When the Texas Revolution erupted, it all came to a (very famous, but bloody) head in 1836. During the Battle of The Alamo, the Mexican army of 3000 well-armed troops stormed a mere 189 men barricaded inside the mission. The names Jim Bowie, William Travis and David Crockett are forever linked with the line Remember The Alamo — a reminder of bravery against overwhelming odds.

All that remains of the original mission are the church and the long limestone walls of the barracks where the troops bunked down. Display cases are filled with artifacts like a locket of Crockett’s hair, a Bowie knife and a Spanish cannon used in the famous battle. Many were donated by celebrity musician Phil Collins, who, with a collection valued at US$15 million, is the world’s most enthusiastic packrat of Alamo artifacts.

Artful sites

It was the river that pulled people to this spot. Today, visitors flock to the 24-kilometre River Walk (thesanantonioriverwalk.com) in downtown San Antonio, much of it a tree-shaded walkway hugging the riverbank lined with shops, galleries, colourful Mexican food restaurants and upscale hotels. Weary walkers can take a break on narrated cruises aboard riverboats that travel up and down the canal.

Just steps from the River Walk, the Briscoe Western Art Museum (briscoemuseum.org; adults US$10) fills several floors of the original public library, a building that was painstakingly restored to its former Art Deco, Neo-Classical glory. The Briscoe is one of San Antonio’s newer museums, ironically making its home in one of the city’s older buildings.

Dedicated to the art of the American West, multi-media stations share floor space with an original Wells Fargo stagecoach, a refurbished chuck wagon and artifacts like a saddle belonging to Pancho Villa, the Mexican Revolutionary general who was an advocate for the poor.

This theme of creating something new and beautiful from something old and worn is found all across San Antonio. The eclectic, broad collection of the celebrated San Antonio Museum of Art (samuseum.org; adults US$10) is on display at the restored Lone Star Brewery building. The Persian Ceiling in the front foyer is an installation of dramatic and colourful glass art by sculptor Dale Chihuly. The museum is known for its Antiquities — especially Egyptian, Greek and Roman pottery and sculpture — as well as the collections of Asian and Latin American art.

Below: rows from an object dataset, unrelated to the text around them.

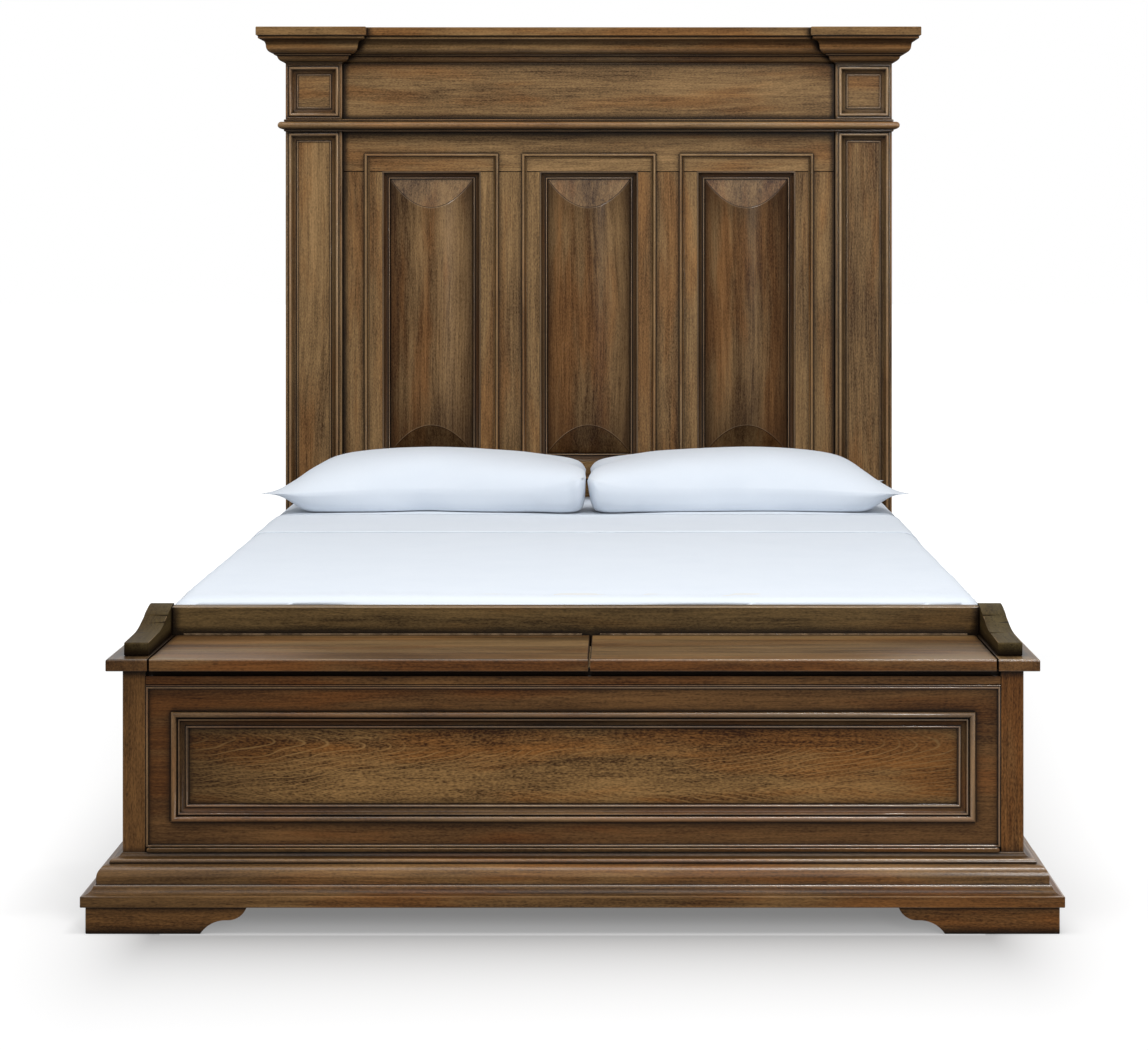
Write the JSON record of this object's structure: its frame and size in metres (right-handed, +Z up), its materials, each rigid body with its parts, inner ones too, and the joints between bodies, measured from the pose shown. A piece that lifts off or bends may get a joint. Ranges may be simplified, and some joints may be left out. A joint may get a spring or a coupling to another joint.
{
  "type": "storage bed",
  "caption": "Panel bed with a tall corniced headboard, hooked side rails, mattress and pillows, and a storage bench across the foot whose seat lids lift on continuous hinges.",
  "frame": {"origin": "on the floor, at the centre of the bed's overall footprint", "axes": "+Z up, +Y towards the headboard, -Y towards the storage bench at the foot, +X to the right seen from the foot"},
  "size_m": [1.762, 2.502, 1.791],
  "materials": {
    "walnut": "satin glazed walnut",
    "walnut_dark": "satin glazed walnut mouldings",
    "walnut_panel": "satin glazed walnut panels",
    "pine": "plain sanded pine",
    "steel": "zinc-plated steel",
    "bronze": "antique bronze plate",
    "ticking": "quilted ticking",
    "linen": "washed cotton"
  },
  "bodies": {
    "root": {"left_post": "walnut", "right_post": "walnut", "left_post_face": "walnut", "right_post_face": "walnut", "post_panel_mouldings": "walnut_dark", "post_panels": "walnut_panel", "cornice_boards": "walnut_dark", "left_crown": "walnut_dark", "centre_crown": "walnut_dark", "right_crown": "walnut_dark", "frieze_board": "walnut", "belt_moulding": "walnut_dark", "headboard_top_rail": "walnut", "headboard_bottom_rail": "walnut", "outer_stiles": "walnut", "mid_stiles": "walnut", "bead_frames": "walnut_dark", "panel_mouldings": "walnut_dark", "left_barrel_panel": "walnut_panel", "centre_barrel_panel": "walnut_panel", "right_barrel_panel": "walnut_panel", "headboard_back": "walnut", "bench_corner_posts": "walnut", "bench_front_board": "walnut", "bench_rail_strip": "walnut", "bench_field_bead": "walnut_dark", "bench_frame_moulding": "walnut_dark", "bench_front_panel": "walnut_panel", "left_bench_end": "walnut", "right_bench_end": "walnut", "bench_back": "walnut", "bench_floor": "pine", "bench_divider": "pine", "left_end_cap": "walnut", "right_end_cap": "walnut", "left_arm": "walnut", "right_arm": "walnut", "backboard": "walnut", "backboard_leaves": "bronze", "hinge_pins": "steel", "backboard_screws": "bronze", "base_moulding": "walnut_dark", "front_feet": "walnut_dark", "rear_feet": "walnut_dark", "side_rails": "walnut", "rail_hooks": "steel", "hook_plates": "steel", "ledgers": "pine", "slats": "pine", "centre_beam": "pine", "centre_legs": "pine", "mattress": "ticking", "sheet": "linen", "pillows": "linen"},
    "left_lid": {"left_lid": "walnut", "left_lid_leaf": "bronze", "left_lid_screws": "bronze"},
    "right_lid": {"right_lid": "walnut", "right_lid_leaf": "bronze", "right_lid_screws": "bronze"}
  },
  "joints": [
    {"name": "left_lid_hinge", "type": "hinge", "parent": "root", "child": "left_lid", "pos_m": [-0.3655, -0.9197, 0.484], "axis": [-1, 0, 0], "range_deg": [0, 92]},
    {"name": "right_lid_hinge", "type": "hinge", "parent": "root", "child": "right_lid", "pos_m": [0.3945, -0.9197, 0.484], "axis": [-1, 0, 0], "range_deg": [0, 92]}
  ]
}
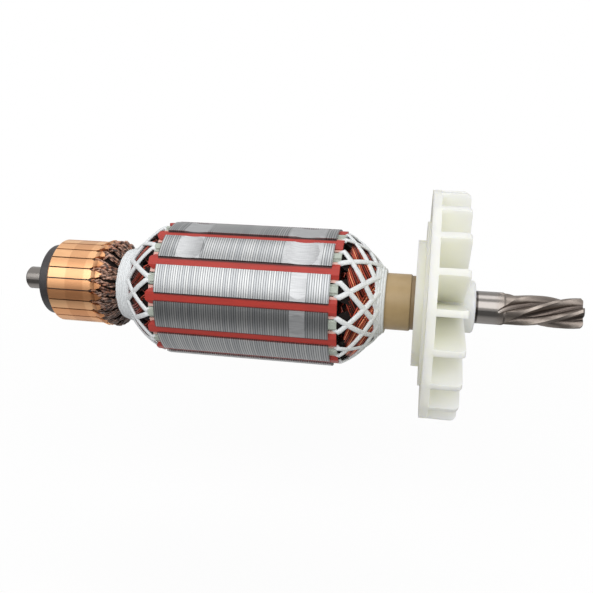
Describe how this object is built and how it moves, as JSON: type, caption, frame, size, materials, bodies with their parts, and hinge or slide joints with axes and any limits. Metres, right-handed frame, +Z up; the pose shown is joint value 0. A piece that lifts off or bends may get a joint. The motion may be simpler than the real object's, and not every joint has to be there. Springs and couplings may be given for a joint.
{
  "type": "motor armature",
  "caption": "Wound motor armature: stepped shaft with helical pinion, copper commutator, laced windings in a slotted steel core, and a bladed cooling fan.",
  "frame": {"origin": "on the shaft axis, in the middle of the drive-end bearing seat", "axes": "+X along the shaft towards the pinion, +Z up"},
  "size_m": [0.2174, 0.0842, 0.0842],
  "materials": {
    "shaft_steel": "ground, polished on the journals and dull on the pinion",
    "sleeve_plastic": "tan moulded, satin",
    "core_steel": "ground edges of stamped sheets",
    "disc_fibre": "grey-green insulating board",
    "liner_paper": "pinkish insulating paper",
    "wedge_fibre": "red vulcanised fibre",
    "winding_copper": "enamelled copper wire, varnished",
    "moulding_black": "black moulding compound",
    "bar_copper": "turned bright copper",
    "lead_varnish": "grey-brown varnished wire ends",
    "cord_white": "white lacing cord, varnished",
    "fan_nylon": "natural nylon, slightly translucent"
  },
  "bodies": {
    "root": {"armature_shaft": "shaft_steel", "armature_winding": "winding_copper", "commutator_bar_01": "bar_copper", "commutator_bar_02": "bar_copper", "commutator_bar_03": "bar_copper", "commutator_bar_04": "bar_copper", "commutator_bar_05": "bar_copper", "commutator_bar_06": "bar_copper", "commutator_bar_07": "bar_copper", "commutator_bar_08": "bar_copper", "commutator_bar_09": "bar_copper", "commutator_bar_10": "bar_copper", "commutator_bar_11": "bar_copper", "commutator_bar_12": "bar_copper", "commutator_bar_13": "bar_copper", "commutator_bar_14": "bar_copper", "commutator_bar_15": "bar_copper", "commutator_bar_16": "bar_copper", "commutator_bar_17": "bar_copper", "commutator_bar_18": "bar_copper", "commutator_bar_19": "bar_copper", "commutator_bar_20": "bar_copper", "commutator_bar_21": "bar_copper", "commutator_bar_22": "bar_copper", "commutator_bar_23": "bar_copper", "commutator_bar_24": "bar_copper", "commutator_end_disc": "disc_fibre", "commutator_end_lacing": "cord_white", "commutator_leads": "lead_varnish", "commutator_moulding": "moulding_black", "cooling_fan": "fan_nylon", "drive_end_disc": "disc_fibre", "drive_end_lacing": "cord_white", "lamination_core": "core_steel", "shaft_insulating_sleeve": "sleeve_plastic", "slot_liner_01": "liner_paper", "slot_liner_02": "liner_paper", "slot_liner_03": "liner_paper", "slot_liner_04": "liner_paper", "slot_liner_05": "liner_paper", "slot_liner_06": "liner_paper", "slot_liner_07": "liner_paper", "slot_liner_08": "liner_paper", "slot_liner_09": "liner_paper", "slot_liner_10": "liner_paper", "slot_liner_11": "liner_paper", "slot_liner_12": "liner_paper", "slot_wedge_01": "wedge_fibre", "slot_wedge_02": "wedge_fibre", "slot_wedge_03": "wedge_fibre", "slot_wedge_04": "wedge_fibre", "slot_wedge_05": "wedge_fibre", "slot_wedge_06": "wedge_fibre", "slot_wedge_07": "wedge_fibre", "slot_wedge_08": "wedge_fibre", "slot_wedge_09": "wedge_fibre", "slot_wedge_10": "wedge_fibre", "slot_wedge_11": "wedge_fibre", "slot_wedge_12": "wedge_fibre"}
  },
  "joints": []
}
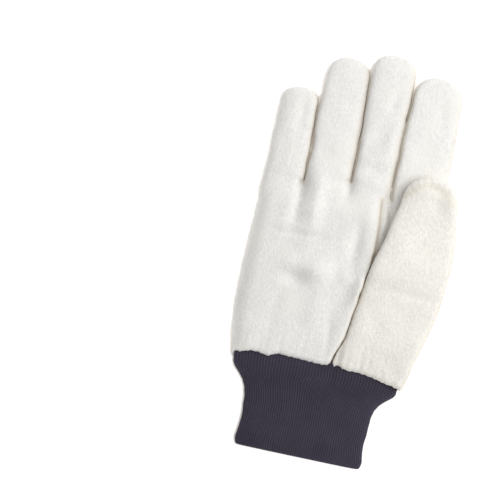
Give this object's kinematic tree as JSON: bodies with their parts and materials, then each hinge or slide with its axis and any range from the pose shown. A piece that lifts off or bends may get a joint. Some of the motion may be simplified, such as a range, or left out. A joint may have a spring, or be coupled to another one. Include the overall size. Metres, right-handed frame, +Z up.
{
  "type": "cotton work glove",
  "caption": "Right-hand white cotton canvas work glove with a navy rib-knit wrist, lying palm up with the thumb over the palm.",
  "frame": {"origin": "on the table, under the middle of the glove's outline", "axes": "+Y from the knit wrist to the fingertips, +X to the thumb's side, +Z up, out of the palm"},
  "size_m": [0.1294, 0.2616, 0.0295],
  "materials": {
    "canvas": "matte napped cotton canvas",
    "thumb_canvas": "matte napped cotton canvas, slightly creamier",
    "knit": "matte navy rib knit"
  },
  "bodies": {
    "root": {"palm_panel": "canvas", "thumb_front": "thumb_canvas", "thumb_back": "canvas", "back_strip_little": "canvas", "back_strip_ring": "canvas", "back_strip_middle": "canvas", "back_strip_index": "canvas", "knit_cuff": "knit"}
  },
  "joints": []
}
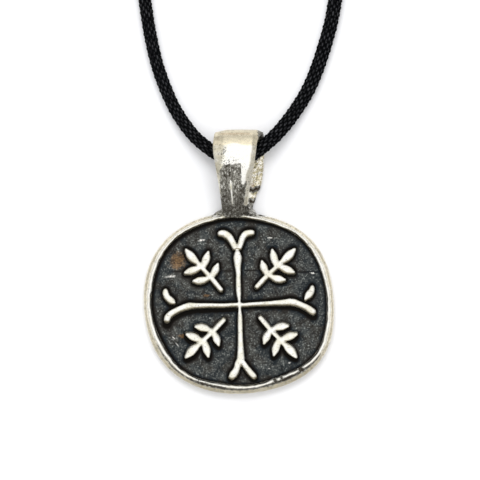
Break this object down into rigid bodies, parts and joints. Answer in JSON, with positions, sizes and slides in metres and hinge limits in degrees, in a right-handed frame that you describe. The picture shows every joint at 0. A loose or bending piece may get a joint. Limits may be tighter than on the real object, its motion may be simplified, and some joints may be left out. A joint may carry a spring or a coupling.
{
  "type": "cross pendant",
  "caption": "Round cast pendant with a raised rim, a fork-ended cross between leaf sprigs and a soldered strap bail, on a braided neck cord with a barrel clasp.",
  "frame": {"origin": "middle of the disc's back face, which lies on the surface", "axes": "+Z out of the face, +Y from the middle of the disc to the bail, +X to the right as the face is looked at"},
  "size_m": [0.0618, 0.2385, 0.0061],
  "materials": {
    "antiqued_silver": "warm silver plate, blackened in the sunken field and rubbed bright on the raised work",
    "braided_cord": "fine braid, lightly waxed",
    "clasp_metal": "polished"
  },
  "bodies": {
    "root": {"pendant": "antiqued_silver", "cord": "braided_cord", "clasp": "clasp_metal"}
  },
  "joints": []
}
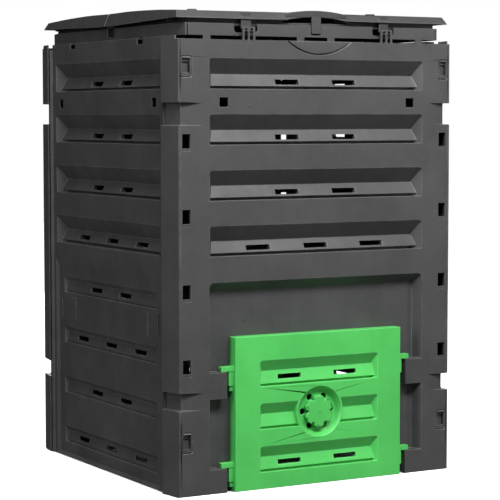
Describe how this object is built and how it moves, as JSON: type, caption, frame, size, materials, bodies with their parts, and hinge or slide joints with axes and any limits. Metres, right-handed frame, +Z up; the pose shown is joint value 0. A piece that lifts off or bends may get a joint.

“San Antonio is good at being true to what these buildings were in the past,” explains Cathy Siegel, director of the annual San Antonio Cocktail Conference, as she sips a craft cocktail at Bohanan’s (bohanans.com), a jazzy Old World lounge in the up-and-coming Houston Street historic district of downtown. “Bars like this are places where the bartenders are knowledgeable and proud of their craft.”

Perhaps nowhere in town struts its renovation cred quite like Pearl (atpearl.com), a restored and expanded brewery warehouse right on the banks of the San Antonio River. In addition to hip restaurants, shops and apartments, Pearl has morphed into the place for music in the outdoor amphitheatre, food festivals, a very authentic taco stand and a weekly farmers’ market. It also houses a campus of the Culinary Institute of America (ciachef.edu), where visitors can register for culinary boot camps, cooking classes and demonstrations.

In the original brick brew house, Chef Jeff Balfour of Southerleigh Fine Food & Brewery (southerleigh.com) has created a menu of Texas’ cross-cultural cuisine, marrying a heavy coastal influence with traditional south Texan comfort food. In the complex’s renovated cooper’s house, The Granary Cue & Brew (thegranarysa.com) is known for a huge outdoor smoker that cranks out flavourful sausages, beef brisket and pulled pork. Priding themselves on a “from-scratch” philosophy, the restaurant also serves house-brewed root beer and their own craft beers are on tap.

The pleasing mix of forward-looking entrepreneurship and respect for the city’s past have given Texas’s second largest city a distinct neighbourhood feel. People may come for The Alamo, but it doesn’t take much to convince them to stay awhile and tuck into a plate of ribs, a tangy margarita and a dose of San Antonio arts and culture.